The court said Joffe can assert a Wieder claim by showing he “reported, attempted to report, or threatened to report suspected unethical behavior and that he suffered an adverse employment action” where retaliation can be inferred. It said Joffe didn’t need to show an actual ethical violation or that he was obligated to report misconduct.
The court said a reasonable jury could find Joffe had a “good faith belief” he had a duty to report his concerns with the firm and he tried to do that. That Joffe didn’t report his concerns to the court or disciplinary counsel was irrelevant, the court said.
Burger told Bloomberg Law he thought the “jury appeal is probably very high” in this case and that King & Spalding is “going to be in a vulnerable position before a jury” given what “most people think about lawyers.”
The court found sufficient, but “not overwhelming,” evidence that Joffe reported unethical conduct so that his claim may proceed to trial.

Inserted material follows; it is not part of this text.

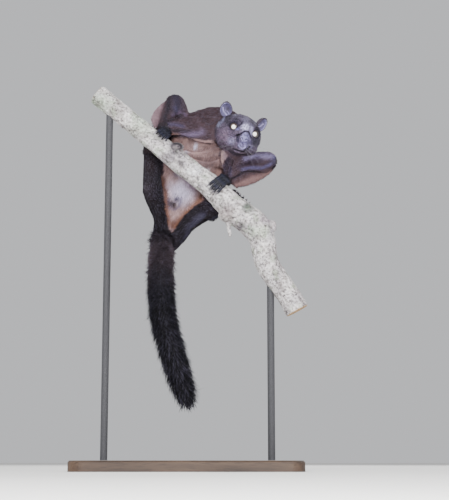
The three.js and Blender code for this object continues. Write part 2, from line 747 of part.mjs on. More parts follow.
function build() {
  const branch = branchSolid();
  const branchRoom = branchSolid(GAP);
  const trunkRoom = trunkSolid(GAP);
  addNode("stand_base", baseSolid(), "base");
  addNode("stand_rod_left", cutBy(rodSolid(ROD.left), [branchRoom]), "rod");
  addNode("stand_rod_right", cutBy(rodSolid(ROD.right), [branchRoom]), "rod");
  addNode("perch_branch", largest(branch), "bark");

  const headGroup = new THREE.Group();
  headGroup.matrixAutoUpdate = false;
  headGroup.matrix.copy(headFrame);
  group.add(headGroup);
  addNode("head", headSolid(), "face_fur", headGroup);
  addNode("ear_right", earSolid(-1), "ear_skin", headGroup);
  addNode("ear_left", earSolid(1), "ear_skin", headGroup);
  addNode("eye_right", eyeSolid(-1), "eye", headGroup);
  addNode("eye_left", eyeSolid(1), "eye", headGroup);
  const headRoom = skullSolid(GAP).transform(headFrame.elements);
  const earRooms = [-1, 1].map((side) => earShell(side, GAP).transform(headFrame.elements));

  const { rumpBelly, bellyChest, chestNeck } = TRUNK_CUTS;
  addNode("rump", trunkPiece(null, rumpBelly), "back_fur");
  addNode("belly", trunkPiece(rumpBelly, bellyChest), "belly_fur");
  addNode("chest", trunkPiece(bellyChest, chestNeck), "belly_fur");
  addNode("neck", cutBy(trunkPiece(chestNeck, null), [headRoom, ...earRooms]), "back_fur");

  const bodyRoom = [trunkRoom, headRoom, branchRoom];
  const softRoom = [...bodyRoom];
  for (const side of ["right", "left"]) {
    const { shoulder, elbow, wrist } = ARMS[side];
    const upper = limbSolid(shoulder, elbow);
    addNode(`upper_arm_${side}`, cutBy(upper, bodyRoom), "back_fur");
    const upperRoom = limbSolid(shoulder, elbow, GAP);
    const fore = limbSolid(elbow, wrist);
    addNode(`forearm_${side}`, cutBy(fore, [...bodyRoom, upperRoom]), "back_fur");
    const foreRoom = limbSolid(elbow, wrist, GAP);
    const hand = pawSolid(wrist, HAND[side], HAND);
    const handNode = cutBy(hand, [...bodyRoom, upperRoom, foreRoom]);
    addNode(`hand_${side}`, handNode, "skin");

    const { hip, knee, ankle } = LEGS[side];
    const thighRoom = limbSolid(hip, knee, GAP);
    addNode(`thigh_${side}`, cutBy(limbSolid(hip, knee), bodyRoom), "back_fur");
    const shinRoom = limbSolid(knee, ankle, GAP);
    addNode(`shin_${side}`, cutBy(limbSolid(knee, ankle), [...bodyRoom, thighRoom]), "back_fur");
    const foot = pawSolid(ankle, FOOT[side], FOOT);
    const footNode = cutBy(foot, [...bodyRoom, thighRoom, shinRoom]);
    addNode(`foot_${side}`, footNode, "skin");
    const pawRooms = [
      pawSolid(wrist, HAND[side], HAND, GAP),
      pawSolid(ankle, FOOT[side], FOOT, GAP),
    ];
    softRoom.push(upperRoom, foreRoom, thighRoom, shinRoom, ...pawRooms);
  }

  tailPieces(trunkRoom).forEach((piece, i) => addNode(`tail_${i + 1}`, piece, "tail_hair"));
  softRoom.push(tailBody(0, TAIL.length / 3, 1, GAP));

  for (const [name, { line, across }] of Object.entries(MEMBRANES)) {
    const sheet = loft(line, { sides: 7, steps: 5, across, dome: 0.6, rounds: 1 });
    addNode(name, cutBy(sheet, softRoom), "membrane");
    softRoom.push(loft(line, { sides: 7, steps: 5, across, dome: 0.6, rounds: 1, extra: GAP }));
  }
}

build();

export default group;
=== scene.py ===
"""Looks of the giant flying squirrel model: skin, coat, eyes, ears, paws, bark and stand.

Lengths are millimetres in this script and become metres where a mesh is made. The animal faces -Y,
its own right side is at -X, and +Z is up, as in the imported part.
"""
import contextlib
import math

import bmesh
import bpy
import numpy as np
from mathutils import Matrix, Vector, noise
from mathutils.bvhtree import BVHTree


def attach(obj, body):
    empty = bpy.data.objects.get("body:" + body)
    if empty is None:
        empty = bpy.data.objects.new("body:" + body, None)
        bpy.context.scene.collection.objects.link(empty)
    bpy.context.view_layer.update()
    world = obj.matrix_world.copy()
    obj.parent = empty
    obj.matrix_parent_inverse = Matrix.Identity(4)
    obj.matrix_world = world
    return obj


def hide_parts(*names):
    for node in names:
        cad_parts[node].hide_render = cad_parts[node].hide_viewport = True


MM = 0.001

# Photo's frame in pixels, and the camera: place, point it looks at, lens for the sensor's width in mm
IMAGE = (449, 500)
SENSOR = 36
CAMERA = {"at": (48, -1600, 15), "target": (48, 0, 304), "lens": 83.6}

# Head: midpoint between the eyes, and the directions it faces and holds its crown
HEAD_AT = np.array([75.9, -5.0, 476.0])
HEAD_FACING = (0.131, -0.976, -0.176)
HEAD_CROWN = (0.309, -0.129, 0.942)

# Branch: x and z of its axis with the radius there, in the plane y = 0
BRANCH_AXIS = [
    (-134, 531, 15.0), (-87, 491, 15.0), (-35, 447, 15.6), (0, 418, 16.0), (32, 393, 17.5),
    (52, 371, 19.5), (67, 358, 20.0), (84, 345, 21.5), (99, 327, 20.5), (103, 304, 18.0),
    (108, 283, 17.5), (123, 260, 17.0), (140, 235, 17.0), (149, 218, 17.5),
]

# Tail: root, length, lean forward from hanging at root and tip in degrees, drift aside, half widths;
# its flesh has a share of the half width and runs from inside the rump to near the tip
TAIL = {
    "root": (-40, 33, 327),
    "length": 396,
    "lean": (66, 28),
    "drift": (0, 2, 5, 12, 29, 52),
    "half_width": (17.5, 19, 19.5, 20, 20, 19, 16, 7),
    "core_share": 0.46,
    "core": (-14, 364),
}

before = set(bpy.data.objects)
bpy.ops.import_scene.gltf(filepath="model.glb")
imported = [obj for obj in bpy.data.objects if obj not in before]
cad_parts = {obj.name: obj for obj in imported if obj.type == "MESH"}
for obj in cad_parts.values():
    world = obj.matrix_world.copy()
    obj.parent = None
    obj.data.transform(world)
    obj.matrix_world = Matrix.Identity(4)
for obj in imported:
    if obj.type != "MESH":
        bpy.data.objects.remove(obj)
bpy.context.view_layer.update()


def unit(vectors):
    """Vectors of length one, for one vector or an array of them."""
    vectors = np.asarray(vectors, float)
    return vectors / np.maximum(np.linalg.norm(vectors, axis=-1, keepdims=True), 1e-9)


def smooth_step(low, high, values):
    share = np.clip((values - low) / (high - low), 0, 1)
    return share * share * (3 - 2 * share)


def mix(a, b, share):
    return a + (b - a) * share


def spline(points, share):
    """Points of the uniform Catmull-Rom line through points, at shares of it from 0 to 1."""
    points = np.asarray(points, float)
    padded = np.vstack([2 * points[0] - points[1], points, 2 * points[-1] - points[-2]])
    place = np.clip(np.asarray(share, float), 0, 1) * (len(points) - 1)
    first = np.minimum(place.astype(int), len(points) - 2)
    t = (place - first)[..., None]
    a, b, c, d = (padded[first + k] for k in range(4))
    cubic = 3 * (b - c) + d - a
    return 0.5 * (2 * b + (c - a) * t + (2 * a - 5 * b + 4 * c - d) * t**2 + cubic * t**3)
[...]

Burger said he thought the court’s decision to allow the case to proceed may have “had a great deal” to do with the ZTE court’s concerns. There was an “unusual degree of corroboration of the employee’s perspective,” Burger said.
Counsel for Joffe said he could not comment on the record. Counsel for King & Spalding didn’t respond to Bloomberg Law’s request for an interview.
Joffe was represented by Javerbaum Wurgaft Hicks Kahn Wilkstrom & Sinins, P.C. King & Spalding was represented by Proskauer Rose LLP.
The case is Joffe v. King & Spalding LLP, 2018 BL 204273, S.D.N.Y., No. 17-CV-3392 (VEC), 6/8/18.